Shortly after the study was published in early October, the executive director of the National Federation of State High School Associations claimed that “much of the media coverage as it relates to high school sports — and particularly the sport of football — is misleading.”

Karissa L. Niehoff, in a wide-ranging piece, notes that the study published in Pediatrics “indicated that concussion rates during football practices dropped from 5.47 to 4.44 concussions per 10,000 athletic exposures between the 2013-14 and 2017-18 seasons. In addition, repeat concussion rates across all sports declined from 0.47 to 0.28 per 10,000 exposures during the same time period.”

She adds that all states now have concussion laws on the books, and all NFHS sports rulebooks include concussion management protocols and prohibit helmet-to-helmet hits in football, with limited contact during the preseason and practices.

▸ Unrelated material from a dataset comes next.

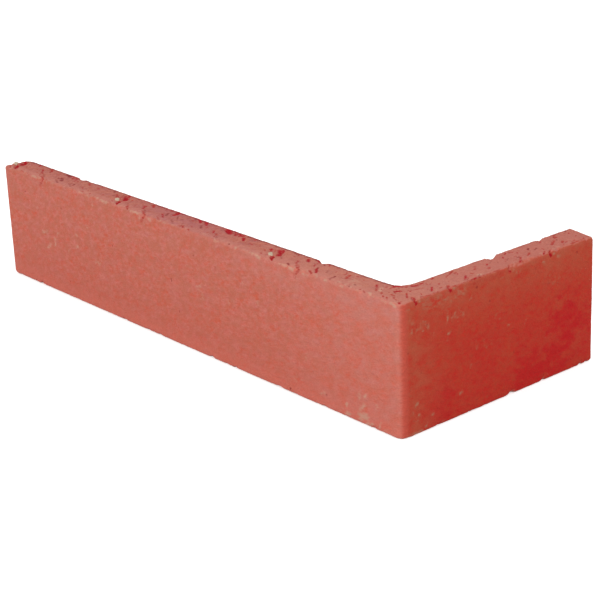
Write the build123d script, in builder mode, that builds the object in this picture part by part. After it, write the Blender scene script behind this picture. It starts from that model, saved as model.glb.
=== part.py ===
"""Corner brick slip: an L-shaped fired-clay facing tile that covers an outside wall corner.

Millimetres. The slip stands on its lower bed, as it is laid in a course. X runs along the
long leg towards the corner, Y along the short leg away from the long face, Z up the course.
The origin is the centre of the footprint's bounding box, on the lower bed.
"""

import math
import os

from build123d import *

# Driving dimensions: outside lengths of the two legs, height between the beds, face to back
long_leg = 250.0
short_leg = 100.0
course_height = 50.0
thickness = 12.0

# Outside corner, rounded by the moulding, and the fillet in the root where the two backs meet
corner_radius = 3.0
root_radius = 6.0

# Worn arrises: upright ones where the faces meet the free ends, level ones along both beds
end_arris_radius = 1.2
bed_arris_radius = 0.8

# Scooped chips along the back arris of the upper bed, all of one curvature.
# Each is (distance of its middle from the leg's free end, how far it bites into the bed).
scoop_radius = 4.0
long_back_scoops = ((44.5, 1.3), (199.0, 1.7))
short_back_scoops = ((18.0, 1.3),)

# V-shaped nick in the back arris of the short leg's upper bed, fading out down the back.
# Its tip lies close to its side towards the corner.
nick_from_end = 41.0
nick_width = 5.2
nick_tip_along = 4.3
nick_into_bed = 3.2
nick_down_back = 6.0

# Planes that the section and the chips are set out from
end_x = -long_leg / 2
face_x = long_leg / 2
back_x = face_x - thickness
face_y = -short_leg / 2
end_y = short_leg / 2
back_y = face_y + thickness


def scoop_offset(bite):
    """How far beyond both faces of an arris a ball's centre lies, to bite this far into each."""
    return (math.sqrt(2 * scoop_radius**2 - bite**2) - bite) / 2


with BuildPart() as corner_slip:
    # L-shaped section, the same from bed to bed
    with BuildSketch(Plane.XY) as section:
        with BuildLine():
            Polyline(
                (end_x, face_y),
                (face_x, face_y),
                (face_x, end_y),
                (back_x, end_y),
                (back_x, back_y),
                (end_x, back_y),
                close=True,
            )
        make_face()
        for corner, radius in (
            ((face_x, face_y), corner_radius),
            ((back_x, back_y), root_radius),
            ((end_x, face_y), end_arris_radius),
            ((face_x, end_y), end_arris_radius),
        ):
            fillet(section.vertices().sort_by_distance(corner)[0], radius=radius)
    extrude(amount=course_height)

    # Soft arrises along both beds, all round the outside of the L
    long_face = corner_slip.faces().filter_by(Plane.XZ).sort_by(Axis.Y)[0]
    short_face = corner_slip.faces().filter_by(Plane.YZ).sort_by(Axis.X)[-1]
    outline = long_face.edges() + short_face.edges()
    fillet(outline.filter_by(Axis.Z, reverse=True), radius=bed_arris_radius)

    # Scooped chips, first along the long leg's back arris and then along the short leg's
    for from_end, bite in long_back_scoops:
        beyond = scoop_offset(bite)
        with Locations((end_x + from_end, back_y + beyond, course_height + beyond)):
            Sphere(scoop_radius, mode=Mode.SUBTRACT)
    for from_end, bite in short_back_scoops:
        beyond = scoop_offset(bite)
        with Locations((back_x - beyond, end_y - from_end, course_height + beyond)):
            Sphere(scoop_radius, mode=Mode.SUBTRACT)

    # Nick: a triangle on the bed, driven down and out through the back
    with BuildSketch(Plane.XY.offset(course_height)):
        with BuildLine():
            Polyline(
                (back_x, end_y - nick_from_end - nick_width),
                (back_x + nick_into_bed, end_y - nick_from_end - nick_tip_along),
                (back_x, end_y - nick_from_end),
                close=True,
            )
        make_face()
    clear_of_back = Vector(-nick_into_bed, 0, -nick_down_back) * 2
    extrude(amount=clear_of_back.length, dir=clear_of_back, mode=Mode.SUBTRACT)

corner_slip.part.label = "corner_slip"

os.makedirs("parts", exist_ok=True)
export_step(corner_slip.part, "parts/corner_slip.step")
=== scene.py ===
"""Looks of the corner brick slip: one fired-clay piece with its pits, chips, wear and colour.

The slip is modelled in millimetres, section by section along the L, and becomes a mesh in metres
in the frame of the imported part. Chips and marks are set out by two lengths: along a leg from its
free end, and round the section from its upper front arris, over the bed and down the back. The
second length is negative down the face.
"""

import math

import bpy
import numpy as np
from mathutils import Matrix, Vector, noise


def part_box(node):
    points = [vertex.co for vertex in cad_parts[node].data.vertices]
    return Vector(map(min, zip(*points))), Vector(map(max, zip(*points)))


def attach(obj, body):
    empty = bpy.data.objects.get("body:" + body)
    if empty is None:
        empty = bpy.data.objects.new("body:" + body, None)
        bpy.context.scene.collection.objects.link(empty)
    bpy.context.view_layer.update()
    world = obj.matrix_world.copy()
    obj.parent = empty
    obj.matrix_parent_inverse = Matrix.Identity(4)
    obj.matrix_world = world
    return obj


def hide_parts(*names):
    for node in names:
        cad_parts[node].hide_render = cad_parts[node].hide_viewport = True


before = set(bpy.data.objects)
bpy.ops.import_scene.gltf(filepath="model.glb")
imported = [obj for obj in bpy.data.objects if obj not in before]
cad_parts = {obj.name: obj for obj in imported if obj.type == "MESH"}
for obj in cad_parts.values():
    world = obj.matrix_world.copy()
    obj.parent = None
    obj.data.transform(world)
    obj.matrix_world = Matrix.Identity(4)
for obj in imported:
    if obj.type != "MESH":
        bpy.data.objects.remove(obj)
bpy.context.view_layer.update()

MM = 0.001
NODE = "corner_slip"

# Noise: a seed that each use adds its own to, the shift from seed to seed, and its octaves' fall
# and step
SEED = 7
SEED_SHIFT = (17.3, 5.9, 11.1)
octave_fall, octave_step = 0.8, 2.1

# Sizes of the construction, in millimetres: the box comes from the frame
low, high = (np.array(corner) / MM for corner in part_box(NODE))
long_leg, short_leg, height = high - low
thickness = 12.0
corner_radius = 3.0
root_radius = 6.0

# Arrises before they are worn: moulded ones round the outside, sawn ones round the back
end_arris = 0.9
bed_arris = 0.8
sawn_end_arris = 0.4
sawn_arris = 0.25

# Spacing of the mesh: along the legs, on the outer face (fine near its top), the beds and the backs
column_step = 0.5
face_step = 0.9
face_top_step = 0.5
fine_top = 6.0
upper_bed_step = 0.46
lower_bed_step = 1.1
back_top_step = 0.8
back_step = 3.5
chipped_height = 8.0

# Steps of the round stretches, and rings that close a free end up to this share of the way inwards
arris_steps = 4
end_steps = 5
corner_steps = 12
cap_rings = 9
cap_share = 0.9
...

“After considering all the available research, we encourage parents to let their kids play their sport of choice in high school, but we would discourage moving away from football —or any contact sport — solely based on the fear of developing CTE later in life,” Niehoff concluded.

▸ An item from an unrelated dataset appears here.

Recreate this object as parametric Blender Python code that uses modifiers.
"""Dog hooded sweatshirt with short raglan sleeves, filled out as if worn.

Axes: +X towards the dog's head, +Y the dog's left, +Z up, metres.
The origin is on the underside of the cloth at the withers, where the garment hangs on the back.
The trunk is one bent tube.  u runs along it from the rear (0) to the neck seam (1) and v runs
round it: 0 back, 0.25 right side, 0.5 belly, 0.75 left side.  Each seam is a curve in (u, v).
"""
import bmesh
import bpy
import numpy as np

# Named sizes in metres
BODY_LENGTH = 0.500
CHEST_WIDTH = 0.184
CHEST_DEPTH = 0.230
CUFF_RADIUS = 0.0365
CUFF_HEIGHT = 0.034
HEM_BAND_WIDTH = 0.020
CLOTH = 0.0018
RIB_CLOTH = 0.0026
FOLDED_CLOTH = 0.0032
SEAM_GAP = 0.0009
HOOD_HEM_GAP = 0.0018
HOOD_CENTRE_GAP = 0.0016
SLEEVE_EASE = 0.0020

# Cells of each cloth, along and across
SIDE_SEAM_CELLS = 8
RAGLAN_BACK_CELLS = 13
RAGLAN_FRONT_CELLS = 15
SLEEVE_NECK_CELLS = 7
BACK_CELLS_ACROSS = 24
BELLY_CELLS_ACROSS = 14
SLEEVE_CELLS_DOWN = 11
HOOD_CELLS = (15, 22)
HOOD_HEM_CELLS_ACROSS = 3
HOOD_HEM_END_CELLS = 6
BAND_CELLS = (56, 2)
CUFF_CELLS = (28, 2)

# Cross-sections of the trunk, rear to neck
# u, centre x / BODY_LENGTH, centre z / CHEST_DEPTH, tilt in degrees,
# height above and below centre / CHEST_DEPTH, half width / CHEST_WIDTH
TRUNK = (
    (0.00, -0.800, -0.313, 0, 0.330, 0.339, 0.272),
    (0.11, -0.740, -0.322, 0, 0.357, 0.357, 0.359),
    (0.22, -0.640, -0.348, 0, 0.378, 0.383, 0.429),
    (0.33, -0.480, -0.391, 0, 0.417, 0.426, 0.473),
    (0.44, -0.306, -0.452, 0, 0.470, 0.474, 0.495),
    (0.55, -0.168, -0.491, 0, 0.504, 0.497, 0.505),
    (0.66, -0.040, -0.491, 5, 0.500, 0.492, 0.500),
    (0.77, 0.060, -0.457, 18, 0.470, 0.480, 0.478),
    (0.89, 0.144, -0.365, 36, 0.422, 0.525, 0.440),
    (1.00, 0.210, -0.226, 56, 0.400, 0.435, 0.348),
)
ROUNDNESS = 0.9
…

• A new study questions the ongoing hypothesis that the blunt force behind a traumatic brain injury causes nerve damage. A team of researchers from Cold Spring Harbor Laboratory, the National Institutes of Health, the National Institute of Neurological Disease and Stroke, the University of Maryland, the Center for Neuroscience and Regenerative Medicine, and Uniformed Services University of the Health Sciencesfound greater signs of blood vessel damage than nerve damage after performing postmortem scans on an injured brain. The findings could influence the treatment of and development of new drugs for traumatic brain injuries, the researchers say. “Nerve damage following traumatic brain injuries has been a majority point of view, and therapy as well as drug development has been targeted towards that,” CSHL professor Partha Mitra saidin a statement. “The idea is that if the mechanism is actually different, therapeutic intervention may also be different.”

SyncThink, a global leader in neurotechnology and brain health analytics, recently announced a partnership with North Boulder Chiropractic in Colorado, which will be implementing the award-winning EYE-SYNC technology. EYE-SYNC uses high-speed, high-fidelity infrared cameras to capture the subtlest eye movements, many of which cannot be observed through a standard clinical evaluation, and the technology has been designated by the U.S. Food and Drug Administration as a “Breakthrough Device” for aid in concussion assessment. North Boulder Chiropractic is the first chiropractic center to adopt EYE-SYNC. “What impressed me … is the speed at which you can get an objective, accurate assessment for neurological function,” the center’s Dr. David Boynton said in a statement. “Within three minutes I have a level of certainty, as does the patient/athlete, for initial assessment and tracking progress.”

• Sleep deprivation and concussions aren’t mentioned in the same sentence too often. But in a recent interview with ESPN.com, Tobias Harris, a forward with the NBA’s Philadelphia 76ers, made the connection. “I think in a couple years, [sleep deprivation] will be an issue that’s talked about, like the NFL with concussions.” Indeed, the article in which he was quoted was headlined ‘The dirty little secret that everybody knows about,’ and detailed concerns about sleep deprivation in the NBA. “Some in the league, from players and coaches to training personnel, have begun to suspect that the toll extracted by the NBA grind — the combination of the sport’s physical demands, the circadian disruptions, the six to eight months of travel across time zones — is not fully appreciated,” ESPN senior writer Baxter Holmes wrote. “Some of those specialists have begun compiling data. And that data suggests that sleep deprivation is the NBA’s silent scourge, a pox on the bodies and minds of NBA athletes, with impacts both wide and deep.” Sounds lot like the way concussions were once talked about in the NFL, doesn’t it?